### Data extract
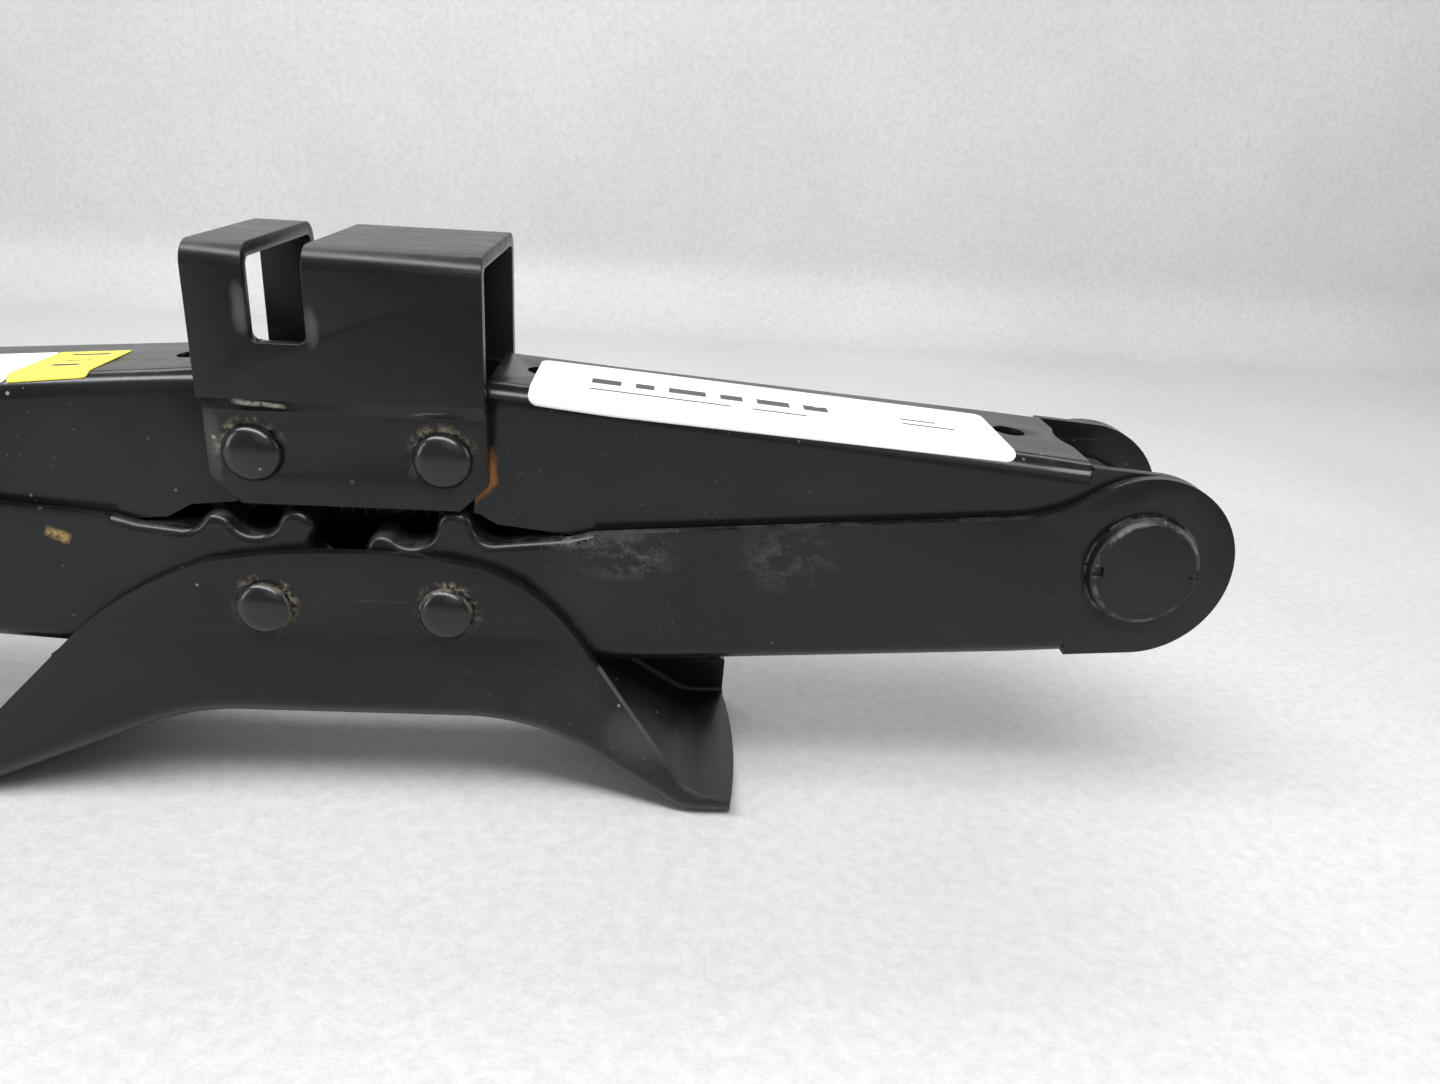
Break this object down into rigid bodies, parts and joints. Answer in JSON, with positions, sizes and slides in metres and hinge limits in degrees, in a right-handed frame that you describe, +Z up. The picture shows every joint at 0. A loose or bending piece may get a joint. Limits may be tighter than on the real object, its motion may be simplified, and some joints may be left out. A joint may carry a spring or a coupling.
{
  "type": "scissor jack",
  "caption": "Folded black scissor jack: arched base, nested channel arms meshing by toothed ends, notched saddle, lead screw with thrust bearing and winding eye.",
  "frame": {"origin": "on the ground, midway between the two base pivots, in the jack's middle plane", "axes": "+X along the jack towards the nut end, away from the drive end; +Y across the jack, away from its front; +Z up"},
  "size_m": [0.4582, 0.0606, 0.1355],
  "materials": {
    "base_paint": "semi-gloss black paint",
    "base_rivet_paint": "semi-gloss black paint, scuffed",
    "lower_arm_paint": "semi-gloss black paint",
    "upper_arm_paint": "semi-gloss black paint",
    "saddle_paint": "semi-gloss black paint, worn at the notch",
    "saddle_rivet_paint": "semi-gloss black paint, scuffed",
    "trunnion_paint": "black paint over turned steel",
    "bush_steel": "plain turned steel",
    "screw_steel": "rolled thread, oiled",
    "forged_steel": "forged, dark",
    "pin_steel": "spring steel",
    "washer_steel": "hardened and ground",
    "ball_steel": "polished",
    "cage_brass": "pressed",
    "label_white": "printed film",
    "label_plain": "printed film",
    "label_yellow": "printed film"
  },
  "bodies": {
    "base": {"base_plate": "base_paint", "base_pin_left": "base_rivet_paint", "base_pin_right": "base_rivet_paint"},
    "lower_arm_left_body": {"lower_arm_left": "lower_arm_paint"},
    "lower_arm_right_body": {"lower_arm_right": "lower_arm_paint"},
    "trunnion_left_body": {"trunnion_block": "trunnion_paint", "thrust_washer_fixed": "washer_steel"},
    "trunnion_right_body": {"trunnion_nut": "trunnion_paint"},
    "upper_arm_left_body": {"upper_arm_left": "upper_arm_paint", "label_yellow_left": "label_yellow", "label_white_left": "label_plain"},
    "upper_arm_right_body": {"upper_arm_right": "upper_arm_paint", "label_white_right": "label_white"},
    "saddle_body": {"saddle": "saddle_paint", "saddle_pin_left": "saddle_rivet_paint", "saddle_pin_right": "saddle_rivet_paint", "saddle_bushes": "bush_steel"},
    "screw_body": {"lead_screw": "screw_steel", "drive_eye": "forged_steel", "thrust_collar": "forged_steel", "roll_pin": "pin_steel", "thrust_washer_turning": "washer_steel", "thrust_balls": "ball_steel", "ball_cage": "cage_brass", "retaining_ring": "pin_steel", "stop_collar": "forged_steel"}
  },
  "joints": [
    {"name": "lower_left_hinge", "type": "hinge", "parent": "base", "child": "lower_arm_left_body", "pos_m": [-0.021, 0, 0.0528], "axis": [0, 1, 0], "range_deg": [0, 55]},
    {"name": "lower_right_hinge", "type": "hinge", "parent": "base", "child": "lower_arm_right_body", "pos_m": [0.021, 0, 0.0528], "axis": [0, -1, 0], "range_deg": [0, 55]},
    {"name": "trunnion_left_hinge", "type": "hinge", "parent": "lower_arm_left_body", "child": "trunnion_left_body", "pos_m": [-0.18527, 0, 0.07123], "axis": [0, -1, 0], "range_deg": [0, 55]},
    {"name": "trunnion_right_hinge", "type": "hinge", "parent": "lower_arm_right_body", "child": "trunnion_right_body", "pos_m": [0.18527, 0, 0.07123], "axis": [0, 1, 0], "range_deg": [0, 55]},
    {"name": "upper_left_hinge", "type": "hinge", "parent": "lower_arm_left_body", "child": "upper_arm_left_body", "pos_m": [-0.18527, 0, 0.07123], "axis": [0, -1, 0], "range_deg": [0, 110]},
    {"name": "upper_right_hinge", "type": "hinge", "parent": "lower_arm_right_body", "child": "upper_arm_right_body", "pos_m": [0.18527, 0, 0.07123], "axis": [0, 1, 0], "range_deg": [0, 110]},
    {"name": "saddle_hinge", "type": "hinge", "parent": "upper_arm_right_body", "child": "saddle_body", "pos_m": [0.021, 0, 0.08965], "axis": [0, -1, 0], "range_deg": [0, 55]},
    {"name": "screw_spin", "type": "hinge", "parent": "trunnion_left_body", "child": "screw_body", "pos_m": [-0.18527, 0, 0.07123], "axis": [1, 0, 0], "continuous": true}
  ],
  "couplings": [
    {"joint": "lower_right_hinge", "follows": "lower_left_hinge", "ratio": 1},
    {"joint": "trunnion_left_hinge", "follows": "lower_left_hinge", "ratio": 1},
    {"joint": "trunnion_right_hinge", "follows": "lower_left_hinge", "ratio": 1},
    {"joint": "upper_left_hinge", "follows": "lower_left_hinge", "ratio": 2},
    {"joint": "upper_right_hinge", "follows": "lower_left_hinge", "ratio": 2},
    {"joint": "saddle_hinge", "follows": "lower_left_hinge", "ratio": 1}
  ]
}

### Problem requirements
Print again each line of the listing above, exactly as it appears.

### Solution to this task
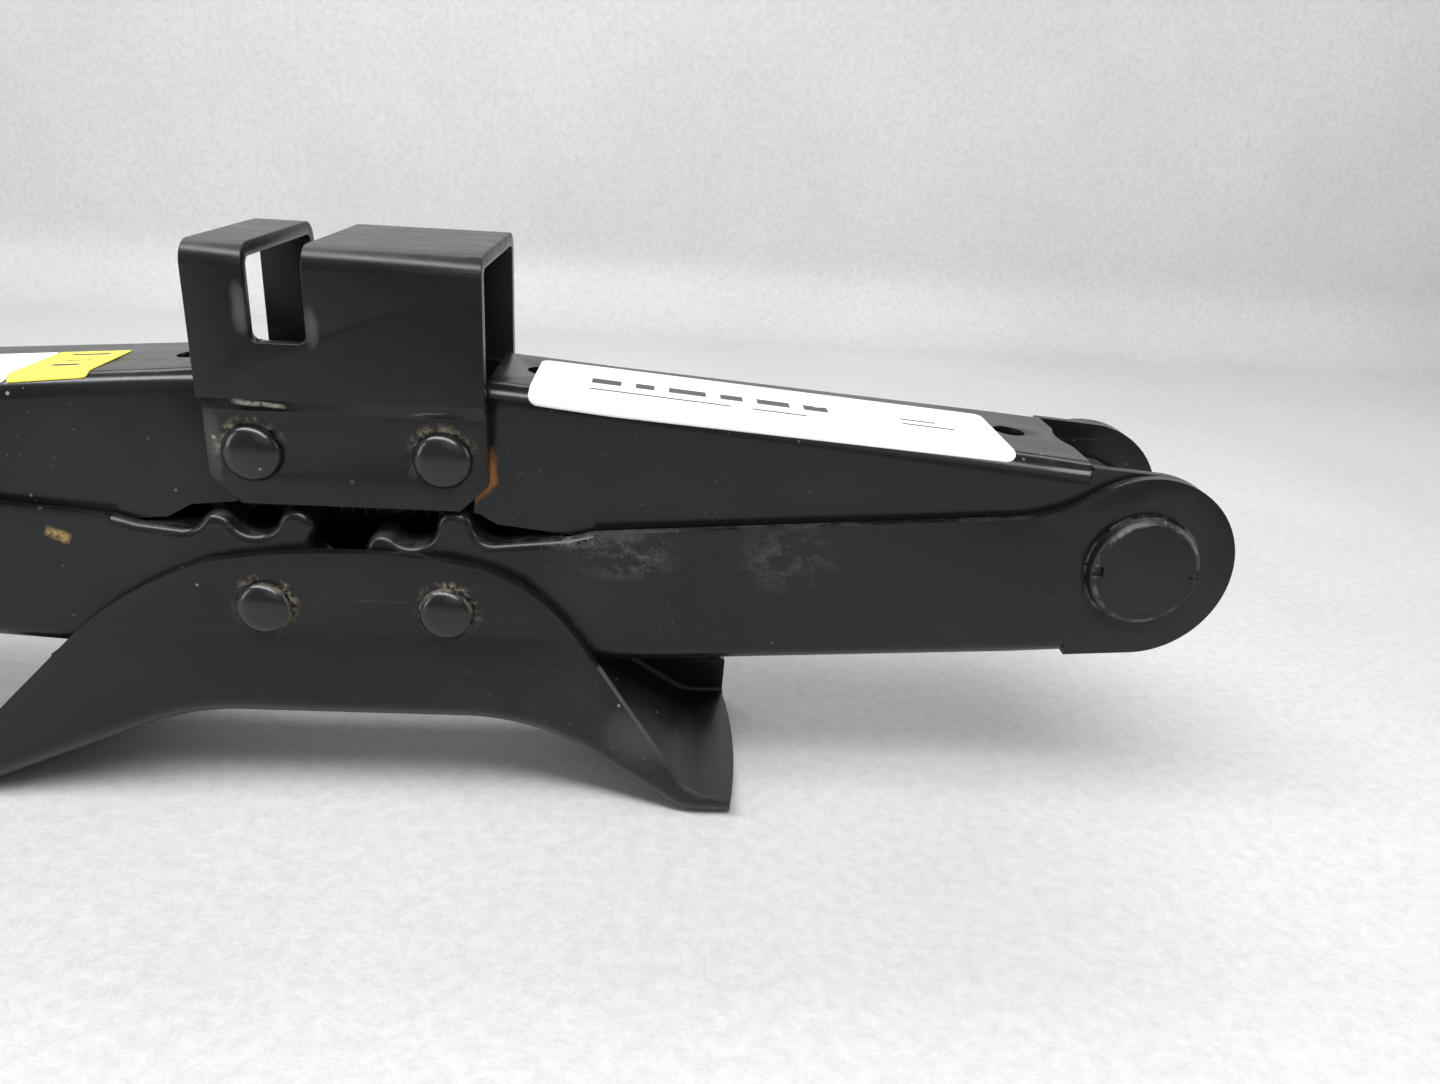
Break this object down into rigid bodies, parts and joints. Answer in JSON, with positions, sizes and slides in metres and hinge limits in degrees, in a right-handed frame that you describe, +Z up. The picture shows every joint at 0. A loose or bending piece may get a joint. Limits may be tighter than on the real object, its motion may be simplified, and some joints may be left out. A joint may carry a spring or a coupling.
{
  "type": "scissor jack",
  "caption": "Folded black scissor jack: arched base, nested channel arms meshing by toothed ends, notched saddle, lead screw with thrust bearing and winding eye.",
  "frame": {"origin": "on the ground, midway between the two base pivots, in the jack's middle plane", "axes": "+X along the jack towards the nut end, away from the drive end; +Y across the jack, away from its front; +Z up"},
  "size_m": [0.4582, 0.0606, 0.1355],
  "materials": {
    "base_paint": "semi-gloss black paint",
    "base_rivet_paint": "semi-gloss black paint, scuffed",
    "lower_arm_paint": "semi-gloss black paint",
    "upper_arm_paint": "semi-gloss black paint",
    "saddle_paint": "semi-gloss black paint, worn at the notch",
    "saddle_rivet_paint": "semi-gloss black paint, scuffed",
    "trunnion_paint": "black paint over turned steel",
    "bush_steel": "plain turned steel",
    "screw_steel": "rolled thread, oiled",
    "forged_steel": "forged, dark",
    "pin_steel": "spring steel",
    "washer_steel": "hardened and ground",
    "ball_steel": "polished",
    "cage_brass": "pressed",
    "label_white": "printed film",
    "label_plain": "printed film",
    "label_yellow": "printed film"
  },
  "bodies": {
    "base": {"base_plate": "base_paint", "base_pin_left": "base_rivet_paint", "base_pin_right": "base_rivet_paint"},
    "lower_arm_left_body": {"lower_arm_left": "lower_arm_paint"},
    "lower_arm_right_body": {"lower_arm_right": "lower_arm_paint"},
    "trunnion_left_body": {"trunnion_block": "trunnion_paint", "thrust_washer_fixed": "washer_steel"},
    "trunnion_right_body": {"trunnion_nut": "trunnion_paint"},
    "upper_arm_left_body": {"upper_arm_left": "upper_arm_paint", "label_yellow_left": "label_yellow", "label_white_left": "label_plain"},
    "upper_arm_right_body": {"upper_arm_right": "upper_arm_paint", "label_white_right": "label_white"},
    "saddle_body": {"saddle": "saddle_paint", "saddle_pin_left": "saddle_rivet_paint", "saddle_pin_right": "saddle_rivet_paint", "saddle_bushes": "bush_steel"},
    "screw_body": {"lead_screw": "screw_steel", "drive_eye": "forged_steel", "thrust_collar": "forged_steel", "roll_pin": "pin_steel", "thrust_washer_turning": "washer_steel", "thrust_balls": "ball_steel", "ball_cage": "cage_brass", "retaining_ring": "pin_steel", "stop_collar": "forged_steel"}
  },
  "joints": [
    {"name": "lower_left_hinge", "type": "hinge", "parent": "base", "child": "lower_arm_left_body", "pos_m": [-0.021, 0, 0.0528], "axis": [0, 1, 0], "range_deg": [0, 55]},
    {"name": "lower_right_hinge", "type": "hinge", "parent": "base", "child": "lower_arm_right_body", "pos_m": [0.021, 0, 0.0528], "axis": [0, -1, 0], "range_deg": [0, 55]},
    {"name": "trunnion_left_hinge", "type": "hinge", "parent": "lower_arm_left_body", "child": "trunnion_left_body", "pos_m": [-0.18527, 0, 0.07123], "axis": [0, -1, 0], "range_deg": [0, 55]},
    {"name": "trunnion_right_hinge", "type": "hinge", "parent": "lower_arm_right_body", "child": "trunnion_right_body", "pos_m": [0.18527, 0, 0.07123], "axis": [0, 1, 0], "range_deg": [0, 55]},
    {"name": "upper_left_hinge", "type": "hinge", "parent": "lower_arm_left_body", "child": "upper_arm_left_body", "pos_m": [-0.18527, 0, 0.07123], "axis": [0, -1, 0], "range_deg": [0, 110]},
    {"name": "upper_right_hinge", "type": "hinge", "parent": "lower_arm_right_body", "child": "upper_arm_right_body", "pos_m": [0.18527, 0, 0.07123], "axis": [0, 1, 0], "range_deg": [0, 110]},
    {"name": "saddle_hinge", "type": "hinge", "parent": "upper_arm_right_body", "child": "saddle_body", "pos_m": [0.021, 0, 0.08965], "axis": [0, -1, 0], "range_deg": [0, 55]},
    {"name": "screw_spin", "type": "hinge", "parent": "trunnion_left_body", "child": "screw_body", "pos_m": [-0.18527, 0, 0.07123], "axis": [1, 0, 0], "continuous": true}
  ],
  "couplings": [
    {"joint": "lower_right_hinge", "follows": "lower_left_hinge", "ratio": 1},
    {"joint": "trunnion_left_hinge", "follows": "lower_left_hinge", "ratio": 1},
    {"joint": "trunnion_right_hinge", "follows": "lower_left_hinge", "ratio": 1},
    {"joint": "upper_left_hinge", "follows": "lower_left_hinge", "ratio": 2},
    {"joint": "upper_right_hinge", "follows": "lower_left_hinge", "ratio": 2},
    {"joint": "saddle_hinge", "follows": "lower_left_hinge", "ratio": 1}
  ]
}